Why the wall’s fall leaves liberty and privacy alive and well. The review court’s decision does not lighten by one iota the government’s burden of showing-before it can use FISA to wiretap you, me, the neighborhood drug dealer, or the Muslim family down the street-that the target is an agent of a foreign terrorist group or government. And the definition of a foreign "agent" includes U.S. citizens only when there is evidence implicating them in conduct that crosses the line of criminality or comes very close to it: "sabotage or international terrorism," which are crimes; activities "in preparation therefor"; or "clandestine intelligence-gathering activities [that] involve or may involve a [criminal] violation."

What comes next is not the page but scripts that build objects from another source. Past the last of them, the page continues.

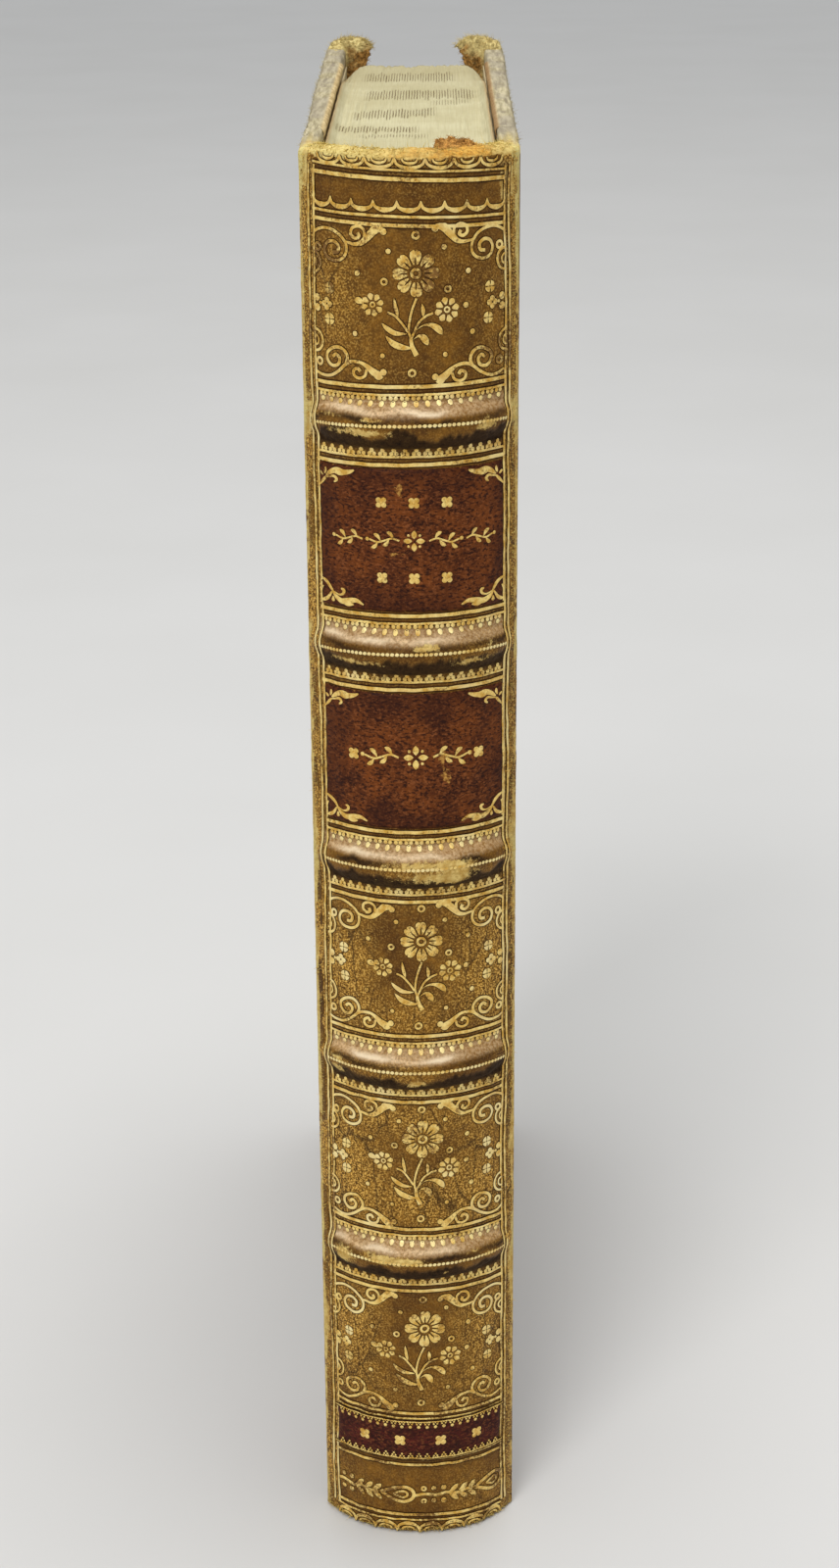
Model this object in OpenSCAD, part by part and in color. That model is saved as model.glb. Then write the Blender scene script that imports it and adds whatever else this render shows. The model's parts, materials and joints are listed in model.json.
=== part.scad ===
/* [Covers] */
// Height of a covered board from tail to head
cover_height = 176; // [160:1:200]
// Depth of a cover from its joint to the fore-edge
cover_depth = 107; // [95:0.5:125]
// Thickness of the bare board
board_thickness = 1.65; // [1.2:0.05:2.4]
// Distance by which the covers stand past the leaves on three sides
square_width = 2.2; // [1.6:0.1:4]
// Thickness of the covering leather
leather_thickness = 0.5; // [0.35:0.05:0.8]
// Thickness of the paper on the sides and inside the covers
paper_thickness = 0.15; // [0.1:0.05:0.3]
// Width of the spine leather's strip on each cover
side_strip = 16; // [12:0.5:24]
// Length of a leather corner along each edge of the cover
corner_leg = 22; // [15:0.5:30]
// Width of the leather and paper turned in on the inside of a cover
turn_in = 12; // [8:0.5:16]
// Distance from the edge of the board to the edge of the pastedown
pastedown_margin = 2; // [1:0.25:4]

/* [Leaves] */
// Thickness of the sewn leaves between the covers
block_thickness = 19.3; // [15:0.1:26]
// Space between the leaves and each closed cover
cover_gap = 0.15; // [0.1:0.05:0.3]

/* [Spine] */
// How far the rounded spine stands out from the joints
spine_round = 6.5; // [5:0.1:8]
// Thickness of the lining pasted on the backs of the folds
lining_thickness = 0.3; // [0.2:0.05:0.6]
// Width of the cap where the leather is folded over the leaves at head and tail
cap_thickness = 2.4; // [1.7:0.1:3]
// Radius of the cap's rounded edges
cap_round = 0.6; // [0.3:0.05:0.8]
// Gap on each side of the joint line
joint_gap = 0.15; // [0.1:0.05:0.25]

/* [Raised bands] */
// Height of the lowest band's middle above the tail
tail_panel_height = 40.5; // [36:0.5:46]
// Distance from the highest band's middle to the head
head_panel_height = 29.7; // [24:0.1:34]
// Width of a band where it leaves the spine
band_width = 5.4; // [4:0.1:6]
// Height of a band above the spine at the middle of its arc
band_height = 1.9; // [1.2:0.1:2.4]
// Width of a laced-in cord slip at the joint
slip_width = 3.4; // [2.5:0.1:4.5]
// Width of a frayed-out slip at its far end
slip_spread = 7; // [5:0.25:10]
// Length of a slip on its board
slip_length = 11; // [8:0.5:12]
// Depth of the recess that takes a slip
slip_depth = 0.6; // [0.3:0.05:0.8]

/* [Labels] */
// Distance along the spine's curve from the joint to the edge of a label
label_inset = 2.6; // [1.5:0.1:4]
// Distance from a band's middle to the edge of a full-panel label
label_margin = 4.9; // [3.6:0.1:6]
// Thickness of a pared leather label
label_thickness = 0.2; // [0.1:0.05:0.3]
// Height of the date label's lower edge above the tail
date_base = 11.6; // [8:0.1:16]
// Height of the date label
date_height = 5.2; // [4:0.1:8]

/* [Tooled lines] */
// Width of an impressed line
line_width = 0.35; // [0.2:0.05:0.5]
// Depth of an impressed line
line_depth = 0.15; // [0.05:0.05:0.25]
// Distance from a band's middle to the nearer of its two lines
line_offset = 3.5; // [3.2:0.1:4]
// Distance between the two lines of a pair
line_spacing = 0.95; // [0.6:0.05:1.2]
// Distance along the spine's curve from the joint to the outer upright line
upright_inset = 1.75; // [1.2:0.05:2.5]
// Distance between the two upright lines
upright_spacing = 0.65; // [0.5:0.05:1]
// Distance from the head to the middle of the upper pair of lines
head_line = 2.2; // [1.8:0.1:4]
// Distance from the head to the middle of the lower pair of lines
head_panel_line = 7.1; // [5.5:0.1:9]
// Height of the lowest pair's middle above the tail
tail_line = 2.1; // [1.8:0.1:4]
// Distance from the date label's edge to the middle of the pair beside it
date_line = 0.95; // [0.8:0.05:2]

/* [Hidden] */
$fn = 96;
BAND_COUNT = 5;
overcut = 1;

board_inner_x = block_thickness / 2 + cover_gap + paper_thickness;
board_outer_x = board_inner_x + board_thickness;
half_width = board_outer_x + leather_thickness;
board_depth = cover_depth - leather_thickness;

spine_reach = spine_round + band_height;
joint_y = (spine_reach - cover_depth) / 2;

spine_radius = (half_width * half_width + spine_round * spine_round) / (2 * spine_round);
spine_axis_y = joint_y - spine_round + spine_radius;
lining_radius = spine_radius - leather_thickness;
block_radius = lining_radius - lining_thickness;
spine_half_angle = asin(half_width / spine_radius);
degrees_per_mm = 180 / (PI * spine_radius);

crest_radius = (half_width * half_width + spine_reach * spine_reach) / (2 * spine_reach);
crest_axis_y = joint_y - spine_reach + crest_radius;
band_section_radius = (band_width * band_width / 4 + band_height * band_height) / (2 * band_height);
band_centre_radius = crest_radius - band_section_radius;
band_spacing = (cover_height - head_panel_height - tail_panel_height) / (BAND_COUNT - 1);

block_height = cover_height - 2 * square_width;
fore_edge_y = joint_y + cover_depth - square_width;

function band_z(index) = tail_panel_height + (index - 1) * band_spacing;

leather_color = [0.43, 0.32, 0.18];
label_color = [0.35, 0.14, 0.11];
leaf_color = [0.87, 0.81, 0.66];
lining_color = [0.72, 0.66, 0.52];
cord_color = [0.76, 0.68, 0.5];
board_color = [0.62, 0.54, 0.42];
side_color = [0.5, 0.46, 0.48];
pastedown_color = [0.9, 0.86, 0.74];

// Keeps what lies on the spine's side of the joint line, over the whole height
module spine_side() {
    intersection() {
        children();
        translate([-2 * half_width, joint_y - 2 * spine_reach, -overcut])
            cube([4 * half_width, 2 * spine_reach - joint_gap, cover_height + 2 * overcut]);
    }
}

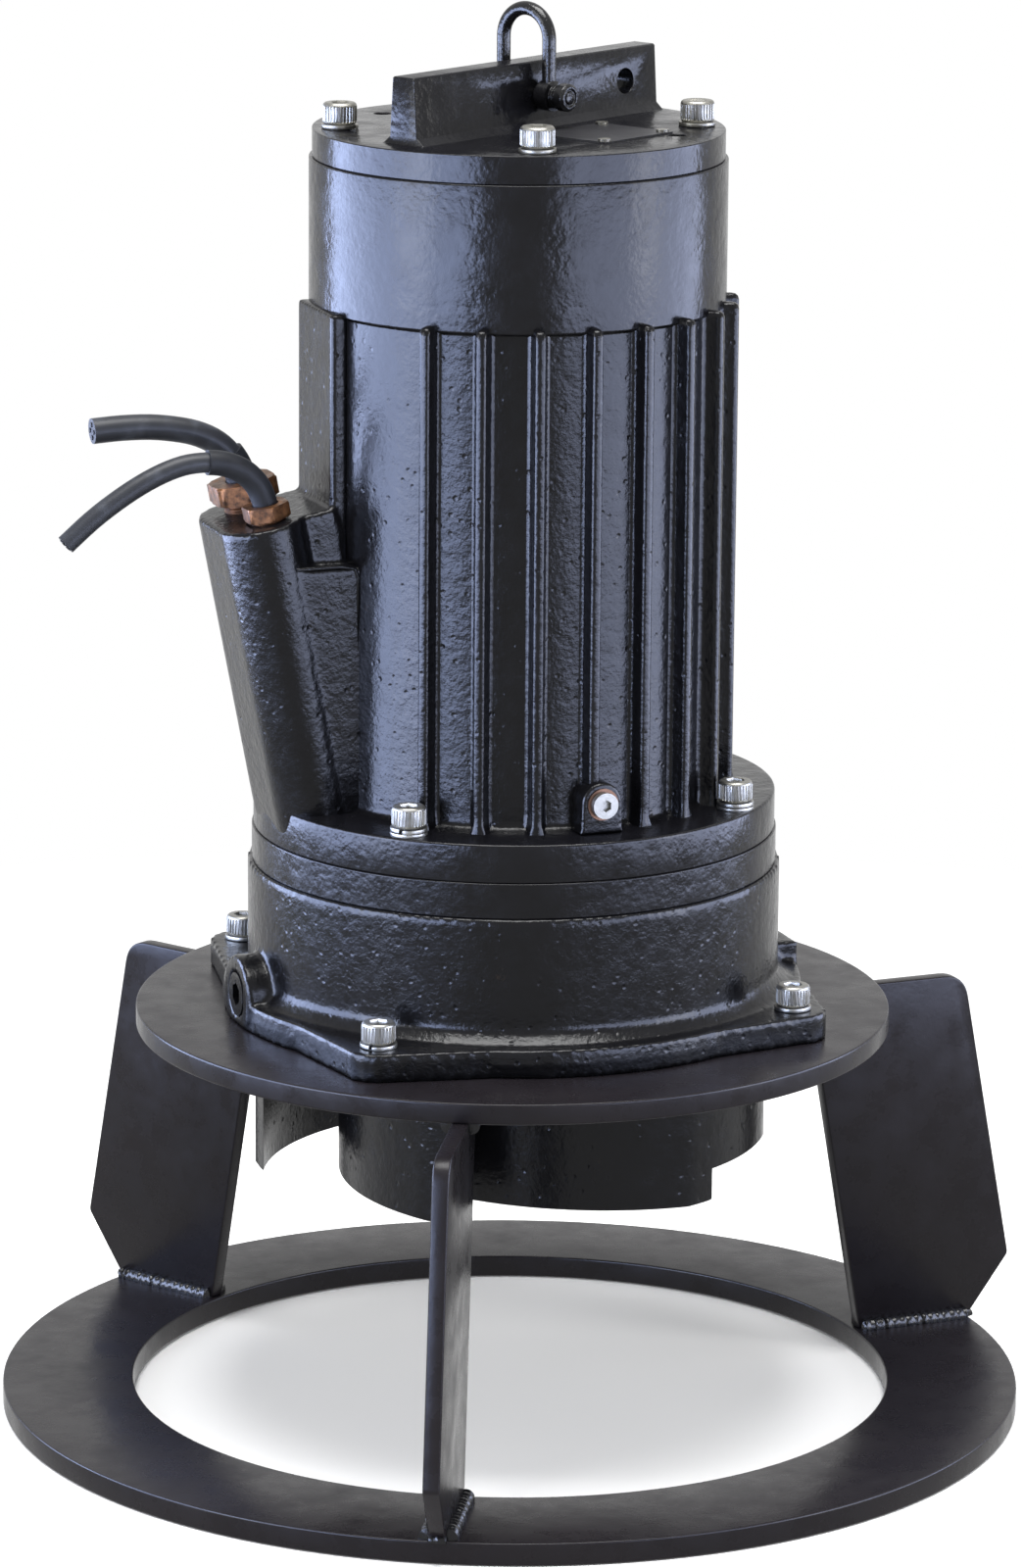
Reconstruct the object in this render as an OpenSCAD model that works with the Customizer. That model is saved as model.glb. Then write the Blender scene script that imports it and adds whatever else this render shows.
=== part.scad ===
// Submersible agitator on a three-legged stand: electric motor, oil casing,
// vaned impeller under a round deck plate, lifting bar with a shackle, two cable stubs.
// Upright, z = 0 under the base ring, motor axis on the z axis.

/* [Stand] */
// Outside diameter of the base ring
ring_d = 500; // [480:5:540]
// Width of the base ring from its bore to its edge
ring_w = 64; // [60:1:75]
// Thickness of the base ring
ring_t = 11; // [9:0.5:14]
// Clear height between base ring and deck plate
stand_h = 180; // [176:2:200]
// From the foot screws out to the edge of the deck plate
deck_margin = 35.5; // [33:0.5:40]
// Thickness of the deck plate
deck_t = 10; // [9:0.5:12]
// Thickness of a leg plate
leg_t = 8; // [6:0.5:10]
// Bearing of the first leg, the others follow at a third of a turn
leg_az = 22.5; // [15:0.5:30]

/* [Oil casing] */
// Outside diameter of the casing wall
casing_d = 258; // [254:1:262]
// Height of the casing
casing_h = 73.5; // [72:0.5:80]
// How far the casing foot stands out from the wall between its lobes
foot_ledge = 12; // [10:0.5:15]
// Thickness of the casing foot flange
foot_t = 13.5; // [12:0.5:15]
// How far the foot screws stand out from the casing wall
foot_reach = 19; // [17.5:0.5:21]

/* [Motor] */
// Thickness of the bearing bracket ring
bracket_t = 17; // [16:0.5:20]
// Diameter of the motor flange
flange_d = 252.4; // [250:0.4:254]
// Thickness of the motor flange
flange_t = 18.5; // [17:0.5:20]
// From the edge of the motor flange in to the flange screws
flange_margin = 9.7; // [9.2:0.1:10.7]
// Height of the motor frame above its flange
frame_h = 305.5; // [300:0.5:320]
// Diameter of the smooth band at the top of the frame
band_d = 199; // [198:0.5:201]
// Height of the smooth band
band_h = 69.5; // [60:0.5:76]
// Diameter over the cooling ribs
rib_d = 212; // [209:0.5:216]
// Width of one cooling rib
rib_w = 5.5; // [4:0.5:7]
// Thickness of the motor lid
lid_t = 13.5; // [12:0.5:16]
// Diameter of the motor lid
lid_d = 196; // [195:0.5:198]

/* [Lifting gear] */
// Length of the lifting bar
bar_l = 177; // [170:1:180]
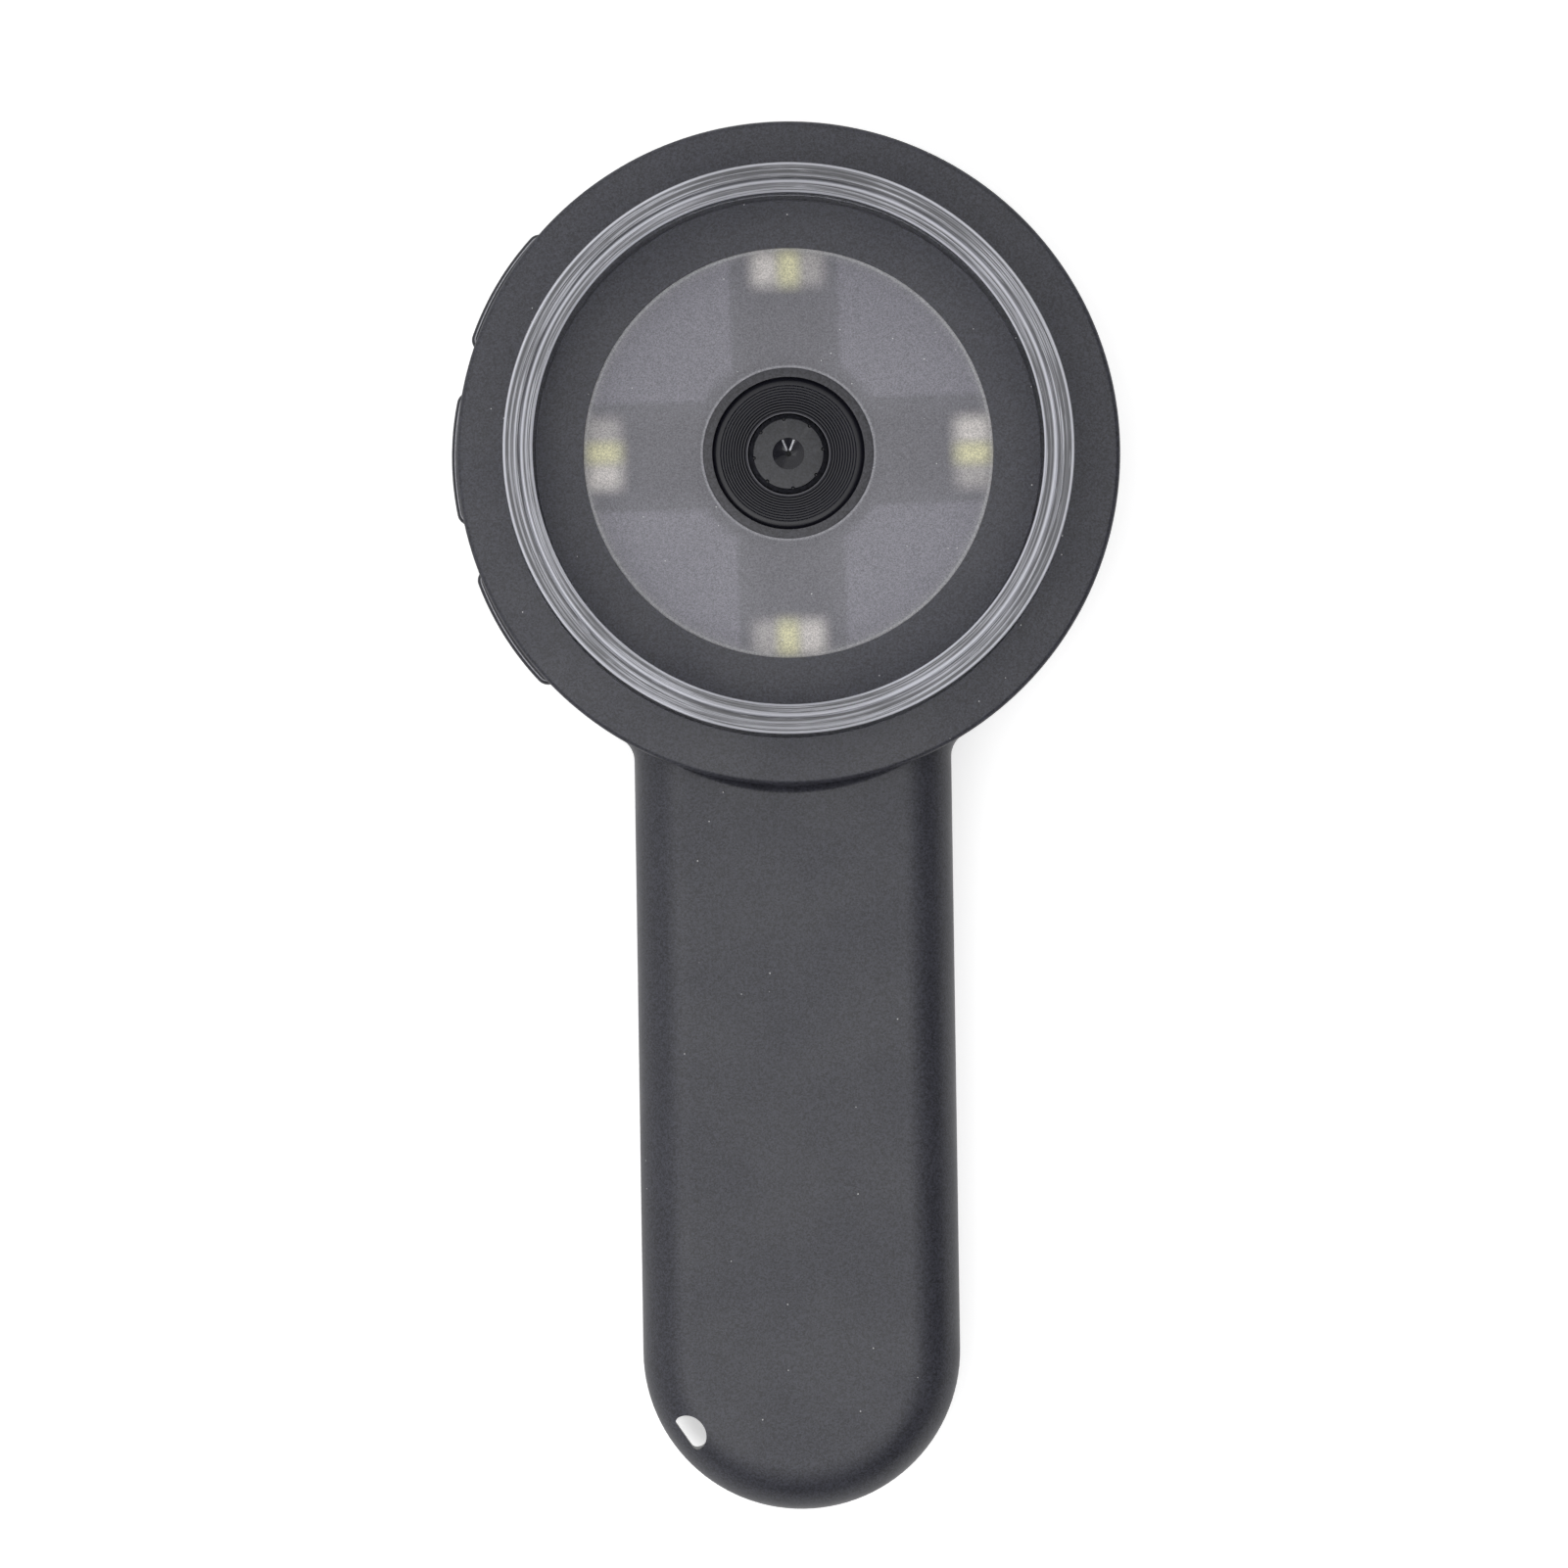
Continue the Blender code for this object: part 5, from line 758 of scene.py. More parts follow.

It’s true that this decision clears the way for more wiretaps and searches, because the government can now use FISA when its primary purpose is prosecution. But critics are quite wrong to suggest that this opens the way for FISA surveillance to seek evidence of ordinary crimes. Few criminals or suspects are foreign agents. And the review court rejected the administration’s argument that the USA-PATRIOT Act authorized use of FISA to seek to implicate foreign agents in ordinary crimes.

"FISA as amended is constitutional," the review court ruled, "because the surveillances it authorizes are reasonable."

Correction: My last column stated incorrectly that federal appellate Judge Samuel A. Alito Jr. had been a law clerk for Justice Antonin Scalia. I regret the error.